The EV dealer of tomorrow is going to look remarkably different to the dealer of today.
EVs will fundamentally change the franchise dealership landscape. Along with the significant investment in infrastructure required, the EV Dealer of the Future will look remarkably different to the franchise dealer of internal combustion engines (ICE) of today.
We fully support the shift to EVs and welcome the government’s recent National EV Strategy (NEVS) consultation. The sooner we have a legislated fuel efficiency standard in Australia that aligns to the US and Europe the better to accelerate EV take-up and transition to net zero emission transport.
However, EV take-up isn’t the only hurdle and the transition to electrifying transport is complex. Australia needs to continue to move forward to catch up with the rest of the world in EV uptake, we need to learn the lessons from other countries and plan for the hurdles that may trip up what is a good thing for the environment, the industry and the Australian economy.
The cost structure of most dealerships is fixed and currently new-car sales and servicing are the biggest contributors to the bottom line.
With EVs becoming the focus of the showroom, the service aspect almost evaporates, and that means new cars become the dominant earner requiring significant structural changes to reduce costs.
In addition, EVs require a significant infrastructure investment from all segments of the economy to be a viable option in Australia.
Firstly, state and federal governments need to invest heavily in energy generation. If the issues plaguing the east coast power grid in the past six months are not a warning to governments that there needs to be a significant and urgent investment, then what is?

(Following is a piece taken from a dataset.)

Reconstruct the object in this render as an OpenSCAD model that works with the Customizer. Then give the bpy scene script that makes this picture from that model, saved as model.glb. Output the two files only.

Private industry also needs to invest heavily into its own infrastructure. This is where dealers will need to fund the upgraded electricity distribution lines into their sites to obtain the necessary capacity to power the chargers required.
The final element is consumer post-purchase experience. Consumers will need to install infrastructure in their homes to reduce reliance on public infrastructure and as a matter of convenience to charge their EV.
An often not talked about facet of EV’s is their lifecycle emissions, which cannot be ignored.
Volvo has produced studies of the emissions breakeven point for some popular models of their cars (the XC40 Recharge and ICE and C40 Recharge).
Volvo is one of the most progressive car manufacturers in this area and has committed to only sell (DTC and online only) fully electric cars by 2030 globally (in Australia Volvo has committed to 2026) and be climate neutral by 2040 across its entire value chain.
The emissions are captured throughout the lifecycle of the vehicle including:
- Materials production and refining
- Li-ion battery modules
- Volvo Manufacturing
- Use phase emission (including electricity mix)
Given Australia’s reliance on coal as the main source of power generation, the global electricity mix is the best reference point for emissions in Australia.
Volvo has estimated that the break even point of the XC40 Recharge versus ICE vehicle is at 110,000km’s driven. This is the point where the emissions of manufacturing and producing an electric vehicle versus an ICE vehicle are the same.
There is no doubt that electric vehicles are a method to reduce greenhouse gas emissions (especially when combined with solar at home charging), however for too long much of the discussion just focused on the use-phase emissions only.
As previously stated, the transition to EVs is important and should be a priority to the government and the automotive industry.
However, there are tricky obstacles along the way which need to be planned for to ensure we have a successful migration over time.
Key takeaways from this series
- The automotive industry is facing an unprecedented set of circumstances of which we haven’t experienced in the past 100 years.
- Despite what many would describe as poor macroeconomic trading conditions, dealerships are recording record profits due to supply constraints. There are lessons to be learned in the current market we are trading in for dealers, distributors and OEMs.
- Notwithstanding the two biggest disruptions to the dealership landscape being Electric Vehicles and the agency sales model, there are still many players in the market ready for the challenge.
- Larger dealer groups particularly see the changes giving them more influence in strategic decisions as they partner with the OEMs.
The only certainty these days in the motor industry currently is that there will be uncertainty.